## Available data
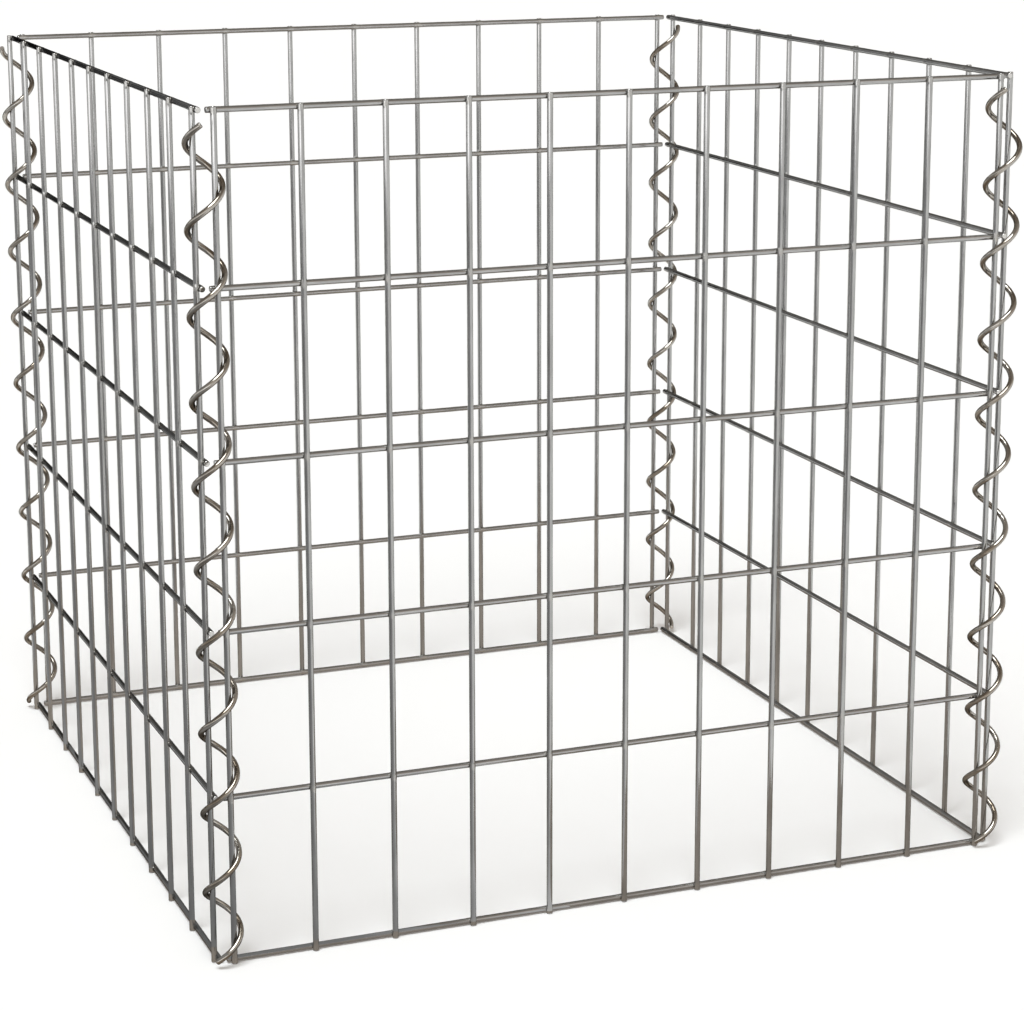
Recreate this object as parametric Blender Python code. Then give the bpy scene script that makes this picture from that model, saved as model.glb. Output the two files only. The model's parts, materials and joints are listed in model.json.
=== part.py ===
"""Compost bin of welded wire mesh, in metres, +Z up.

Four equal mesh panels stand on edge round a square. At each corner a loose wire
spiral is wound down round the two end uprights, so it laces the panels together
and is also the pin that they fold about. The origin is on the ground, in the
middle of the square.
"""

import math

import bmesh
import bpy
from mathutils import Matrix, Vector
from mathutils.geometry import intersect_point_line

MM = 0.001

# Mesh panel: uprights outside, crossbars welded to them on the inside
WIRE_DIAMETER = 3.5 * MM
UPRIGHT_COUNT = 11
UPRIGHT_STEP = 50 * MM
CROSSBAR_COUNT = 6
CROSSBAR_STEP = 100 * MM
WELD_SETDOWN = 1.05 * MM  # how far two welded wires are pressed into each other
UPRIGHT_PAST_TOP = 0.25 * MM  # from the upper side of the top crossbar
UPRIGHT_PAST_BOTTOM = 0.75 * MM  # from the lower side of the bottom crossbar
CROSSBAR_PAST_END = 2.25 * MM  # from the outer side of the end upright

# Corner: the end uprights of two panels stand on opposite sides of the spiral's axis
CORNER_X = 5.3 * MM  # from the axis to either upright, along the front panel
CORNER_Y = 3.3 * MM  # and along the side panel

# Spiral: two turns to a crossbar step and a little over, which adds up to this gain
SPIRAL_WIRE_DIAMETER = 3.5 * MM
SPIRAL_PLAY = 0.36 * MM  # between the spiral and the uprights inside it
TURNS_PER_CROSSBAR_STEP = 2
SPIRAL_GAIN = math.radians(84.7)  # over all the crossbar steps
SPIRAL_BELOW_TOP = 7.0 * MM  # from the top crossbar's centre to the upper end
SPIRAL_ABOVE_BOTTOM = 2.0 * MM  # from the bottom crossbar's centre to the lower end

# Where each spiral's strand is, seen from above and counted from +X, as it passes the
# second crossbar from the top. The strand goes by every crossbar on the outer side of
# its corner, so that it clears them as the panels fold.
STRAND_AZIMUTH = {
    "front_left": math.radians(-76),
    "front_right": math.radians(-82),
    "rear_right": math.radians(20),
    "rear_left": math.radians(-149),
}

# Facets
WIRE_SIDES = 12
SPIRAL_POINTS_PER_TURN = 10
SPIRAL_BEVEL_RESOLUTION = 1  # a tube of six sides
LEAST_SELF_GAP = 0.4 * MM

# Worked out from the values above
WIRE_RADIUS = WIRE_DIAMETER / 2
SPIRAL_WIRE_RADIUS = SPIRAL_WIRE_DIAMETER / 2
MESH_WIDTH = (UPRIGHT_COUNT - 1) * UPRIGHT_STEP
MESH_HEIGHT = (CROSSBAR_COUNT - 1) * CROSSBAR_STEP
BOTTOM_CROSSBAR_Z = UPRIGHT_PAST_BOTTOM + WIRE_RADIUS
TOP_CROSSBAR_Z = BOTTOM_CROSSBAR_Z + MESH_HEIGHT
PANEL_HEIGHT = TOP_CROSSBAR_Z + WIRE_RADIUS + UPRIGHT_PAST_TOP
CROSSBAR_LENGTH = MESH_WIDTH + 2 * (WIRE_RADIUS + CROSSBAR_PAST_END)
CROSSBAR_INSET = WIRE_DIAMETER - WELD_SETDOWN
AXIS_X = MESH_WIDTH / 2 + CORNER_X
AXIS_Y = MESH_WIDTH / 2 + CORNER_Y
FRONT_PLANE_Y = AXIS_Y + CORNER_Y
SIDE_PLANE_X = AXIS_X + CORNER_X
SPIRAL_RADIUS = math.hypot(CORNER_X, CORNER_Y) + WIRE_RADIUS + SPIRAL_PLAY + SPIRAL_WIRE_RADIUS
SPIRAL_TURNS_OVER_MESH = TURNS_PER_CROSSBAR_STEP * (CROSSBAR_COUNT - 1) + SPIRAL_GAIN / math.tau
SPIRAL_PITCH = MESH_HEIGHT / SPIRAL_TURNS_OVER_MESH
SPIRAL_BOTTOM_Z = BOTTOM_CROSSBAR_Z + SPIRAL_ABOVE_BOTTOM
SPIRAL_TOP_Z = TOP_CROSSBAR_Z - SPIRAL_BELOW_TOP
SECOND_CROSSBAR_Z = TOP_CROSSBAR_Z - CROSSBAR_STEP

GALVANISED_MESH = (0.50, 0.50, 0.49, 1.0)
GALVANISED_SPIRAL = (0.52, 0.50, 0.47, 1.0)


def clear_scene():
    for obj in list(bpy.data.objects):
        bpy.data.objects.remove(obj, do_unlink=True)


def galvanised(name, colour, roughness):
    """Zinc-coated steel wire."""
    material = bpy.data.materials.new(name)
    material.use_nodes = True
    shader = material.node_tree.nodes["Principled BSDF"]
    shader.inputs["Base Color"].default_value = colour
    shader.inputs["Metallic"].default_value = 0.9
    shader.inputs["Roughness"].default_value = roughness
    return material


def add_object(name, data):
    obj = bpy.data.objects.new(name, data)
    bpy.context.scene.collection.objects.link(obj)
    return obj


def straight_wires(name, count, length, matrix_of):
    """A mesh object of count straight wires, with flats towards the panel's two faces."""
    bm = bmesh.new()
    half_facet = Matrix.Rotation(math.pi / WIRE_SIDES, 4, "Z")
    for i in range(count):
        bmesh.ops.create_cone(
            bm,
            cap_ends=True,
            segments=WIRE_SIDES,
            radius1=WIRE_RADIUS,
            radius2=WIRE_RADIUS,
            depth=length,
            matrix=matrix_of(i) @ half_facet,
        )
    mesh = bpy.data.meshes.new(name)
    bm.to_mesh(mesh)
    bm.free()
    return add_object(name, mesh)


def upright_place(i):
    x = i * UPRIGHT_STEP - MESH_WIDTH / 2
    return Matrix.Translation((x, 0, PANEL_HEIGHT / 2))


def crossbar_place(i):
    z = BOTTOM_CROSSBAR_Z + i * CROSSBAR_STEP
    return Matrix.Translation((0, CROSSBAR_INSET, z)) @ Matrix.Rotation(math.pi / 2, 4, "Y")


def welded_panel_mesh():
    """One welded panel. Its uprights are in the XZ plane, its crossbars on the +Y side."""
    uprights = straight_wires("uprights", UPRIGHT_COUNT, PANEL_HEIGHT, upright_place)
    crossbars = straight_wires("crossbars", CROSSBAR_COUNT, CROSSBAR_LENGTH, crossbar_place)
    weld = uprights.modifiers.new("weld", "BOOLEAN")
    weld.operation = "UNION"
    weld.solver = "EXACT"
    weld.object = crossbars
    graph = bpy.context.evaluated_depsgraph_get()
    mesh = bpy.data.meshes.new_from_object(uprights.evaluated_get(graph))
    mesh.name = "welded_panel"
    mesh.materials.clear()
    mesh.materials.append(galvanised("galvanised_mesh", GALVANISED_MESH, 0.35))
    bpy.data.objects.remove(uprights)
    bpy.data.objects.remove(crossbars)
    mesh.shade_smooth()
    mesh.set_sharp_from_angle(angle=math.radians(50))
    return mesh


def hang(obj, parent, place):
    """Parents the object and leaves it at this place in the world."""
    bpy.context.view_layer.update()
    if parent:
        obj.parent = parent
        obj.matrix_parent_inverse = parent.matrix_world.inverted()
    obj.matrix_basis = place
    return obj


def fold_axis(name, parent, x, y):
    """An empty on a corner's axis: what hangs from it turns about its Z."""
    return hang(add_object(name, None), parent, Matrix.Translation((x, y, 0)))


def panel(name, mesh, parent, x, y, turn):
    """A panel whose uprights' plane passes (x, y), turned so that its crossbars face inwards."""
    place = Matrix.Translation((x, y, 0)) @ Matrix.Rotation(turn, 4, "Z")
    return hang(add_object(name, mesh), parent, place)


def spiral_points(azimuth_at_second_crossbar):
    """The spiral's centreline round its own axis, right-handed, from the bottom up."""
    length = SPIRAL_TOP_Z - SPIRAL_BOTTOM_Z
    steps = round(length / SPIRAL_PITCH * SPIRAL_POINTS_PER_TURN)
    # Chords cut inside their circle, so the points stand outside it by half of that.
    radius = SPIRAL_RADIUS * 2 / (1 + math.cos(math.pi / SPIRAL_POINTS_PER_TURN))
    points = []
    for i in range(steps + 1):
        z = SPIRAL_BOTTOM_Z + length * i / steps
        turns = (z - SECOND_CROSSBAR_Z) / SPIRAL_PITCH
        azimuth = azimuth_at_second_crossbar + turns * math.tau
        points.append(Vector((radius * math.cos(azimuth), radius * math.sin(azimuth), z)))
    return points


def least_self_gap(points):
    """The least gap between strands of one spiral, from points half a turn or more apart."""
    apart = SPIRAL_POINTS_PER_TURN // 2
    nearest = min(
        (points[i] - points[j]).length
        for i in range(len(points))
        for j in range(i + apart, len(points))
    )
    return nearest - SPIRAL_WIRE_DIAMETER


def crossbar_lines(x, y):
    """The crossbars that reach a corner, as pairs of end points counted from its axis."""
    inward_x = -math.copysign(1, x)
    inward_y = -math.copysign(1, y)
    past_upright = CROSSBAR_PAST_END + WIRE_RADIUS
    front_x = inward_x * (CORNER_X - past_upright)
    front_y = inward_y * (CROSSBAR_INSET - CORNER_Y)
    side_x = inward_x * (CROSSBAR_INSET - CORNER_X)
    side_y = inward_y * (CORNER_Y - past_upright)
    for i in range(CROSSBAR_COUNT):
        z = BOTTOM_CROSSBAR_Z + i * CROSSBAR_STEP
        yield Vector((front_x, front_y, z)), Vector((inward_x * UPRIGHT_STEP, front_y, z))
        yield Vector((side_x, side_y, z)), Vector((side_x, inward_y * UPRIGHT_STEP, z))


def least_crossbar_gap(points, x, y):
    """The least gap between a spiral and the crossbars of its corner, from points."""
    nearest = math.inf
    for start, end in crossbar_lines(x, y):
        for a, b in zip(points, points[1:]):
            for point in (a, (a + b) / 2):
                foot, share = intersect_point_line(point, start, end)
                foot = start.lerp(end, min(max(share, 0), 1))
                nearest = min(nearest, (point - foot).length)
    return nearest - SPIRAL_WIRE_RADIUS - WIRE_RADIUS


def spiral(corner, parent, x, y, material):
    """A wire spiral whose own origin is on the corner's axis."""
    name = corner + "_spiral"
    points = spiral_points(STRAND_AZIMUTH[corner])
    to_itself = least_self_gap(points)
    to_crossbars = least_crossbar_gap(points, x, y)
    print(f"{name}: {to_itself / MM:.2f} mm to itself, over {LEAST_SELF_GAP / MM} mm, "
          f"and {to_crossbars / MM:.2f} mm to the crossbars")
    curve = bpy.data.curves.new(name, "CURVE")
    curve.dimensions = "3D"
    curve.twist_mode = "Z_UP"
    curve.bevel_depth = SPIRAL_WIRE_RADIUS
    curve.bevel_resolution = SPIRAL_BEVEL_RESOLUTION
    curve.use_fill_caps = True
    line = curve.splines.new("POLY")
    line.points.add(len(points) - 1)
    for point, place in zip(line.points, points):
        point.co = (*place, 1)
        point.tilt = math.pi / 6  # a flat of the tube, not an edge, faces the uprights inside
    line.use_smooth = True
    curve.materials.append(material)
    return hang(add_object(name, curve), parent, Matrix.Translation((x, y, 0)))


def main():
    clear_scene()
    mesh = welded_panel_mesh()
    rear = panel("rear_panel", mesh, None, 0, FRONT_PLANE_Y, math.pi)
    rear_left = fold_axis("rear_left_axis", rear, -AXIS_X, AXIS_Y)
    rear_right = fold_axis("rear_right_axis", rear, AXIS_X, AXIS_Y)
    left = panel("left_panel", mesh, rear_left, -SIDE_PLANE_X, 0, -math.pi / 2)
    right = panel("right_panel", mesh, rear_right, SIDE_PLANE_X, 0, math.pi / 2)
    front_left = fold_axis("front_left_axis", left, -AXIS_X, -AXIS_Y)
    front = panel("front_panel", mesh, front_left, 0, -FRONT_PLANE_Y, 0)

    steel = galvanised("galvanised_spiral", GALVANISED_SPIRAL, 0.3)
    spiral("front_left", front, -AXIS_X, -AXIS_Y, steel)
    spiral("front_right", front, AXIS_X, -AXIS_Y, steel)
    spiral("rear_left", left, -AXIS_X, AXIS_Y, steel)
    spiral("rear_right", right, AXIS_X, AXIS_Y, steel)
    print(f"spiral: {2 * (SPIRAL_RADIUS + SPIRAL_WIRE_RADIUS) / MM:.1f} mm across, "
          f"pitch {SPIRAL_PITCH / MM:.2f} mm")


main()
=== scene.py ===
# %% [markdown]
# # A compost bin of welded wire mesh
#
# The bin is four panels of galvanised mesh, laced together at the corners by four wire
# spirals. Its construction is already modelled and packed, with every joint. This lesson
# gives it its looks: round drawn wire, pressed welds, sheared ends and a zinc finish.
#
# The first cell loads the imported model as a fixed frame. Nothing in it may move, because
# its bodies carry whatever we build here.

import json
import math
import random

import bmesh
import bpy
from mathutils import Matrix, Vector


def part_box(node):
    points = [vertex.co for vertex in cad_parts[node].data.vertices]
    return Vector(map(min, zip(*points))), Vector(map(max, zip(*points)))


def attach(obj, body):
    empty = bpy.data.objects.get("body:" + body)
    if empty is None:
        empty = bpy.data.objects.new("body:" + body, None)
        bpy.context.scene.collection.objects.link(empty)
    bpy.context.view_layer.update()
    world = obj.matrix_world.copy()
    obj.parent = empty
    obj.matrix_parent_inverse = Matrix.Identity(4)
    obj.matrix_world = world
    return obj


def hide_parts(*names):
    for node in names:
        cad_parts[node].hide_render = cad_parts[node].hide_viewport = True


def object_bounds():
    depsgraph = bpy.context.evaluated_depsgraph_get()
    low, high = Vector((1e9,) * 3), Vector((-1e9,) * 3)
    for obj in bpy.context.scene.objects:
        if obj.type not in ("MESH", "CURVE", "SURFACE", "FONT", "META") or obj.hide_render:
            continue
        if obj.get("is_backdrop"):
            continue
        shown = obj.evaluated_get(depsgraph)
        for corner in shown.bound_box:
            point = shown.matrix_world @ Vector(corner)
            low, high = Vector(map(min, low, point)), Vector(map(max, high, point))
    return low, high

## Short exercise
Starting with the line that contains "-math.pi / 2)", repeat each line exactly, and stop once the line that contains "# its bodies carry whatever we build here." has been repeated.

## Final result
    left = panel("left_panel", mesh, rear_left, -SIDE_PLANE_X, 0, -math.pi / 2)
    right = panel("right_panel", mesh, rear_right, SIDE_PLANE_X, 0, math.pi / 2)
    front_left = fold_axis("front_left_axis", left, -AXIS_X, -AXIS_Y)
    front = panel("front_panel", mesh, front_left, 0, -FRONT_PLANE_Y, 0)

    steel = galvanised("galvanised_spiral", GALVANISED_SPIRAL, 0.3)
    spiral("front_left", front, -AXIS_X, -AXIS_Y, steel)
    spiral("front_right", front, AXIS_X, -AXIS_Y, steel)
    spiral("rear_left", left, -AXIS_X, AXIS_Y, steel)
    spiral("rear_right", right, AXIS_X, AXIS_Y, steel)
    print(f"spiral: {2 * (SPIRAL_RADIUS + SPIRAL_WIRE_RADIUS) / MM:.1f} mm across, "
          f"pitch {SPIRAL_PITCH / MM:.2f} mm")


main()
=== scene.py ===
# %% [markdown]
# # A compost bin of welded wire mesh
#
# The bin is four panels of galvanised mesh, laced together at the corners by four wire
# spirals. Its construction is already modelled and packed, with every joint. This lesson
# gives it its looks: round drawn wire, pressed welds, sheared ends and a zinc finish.
#
# The first cell loads the imported model as a fixed frame. Nothing in it may move, because
# its bodies carry whatever we build here.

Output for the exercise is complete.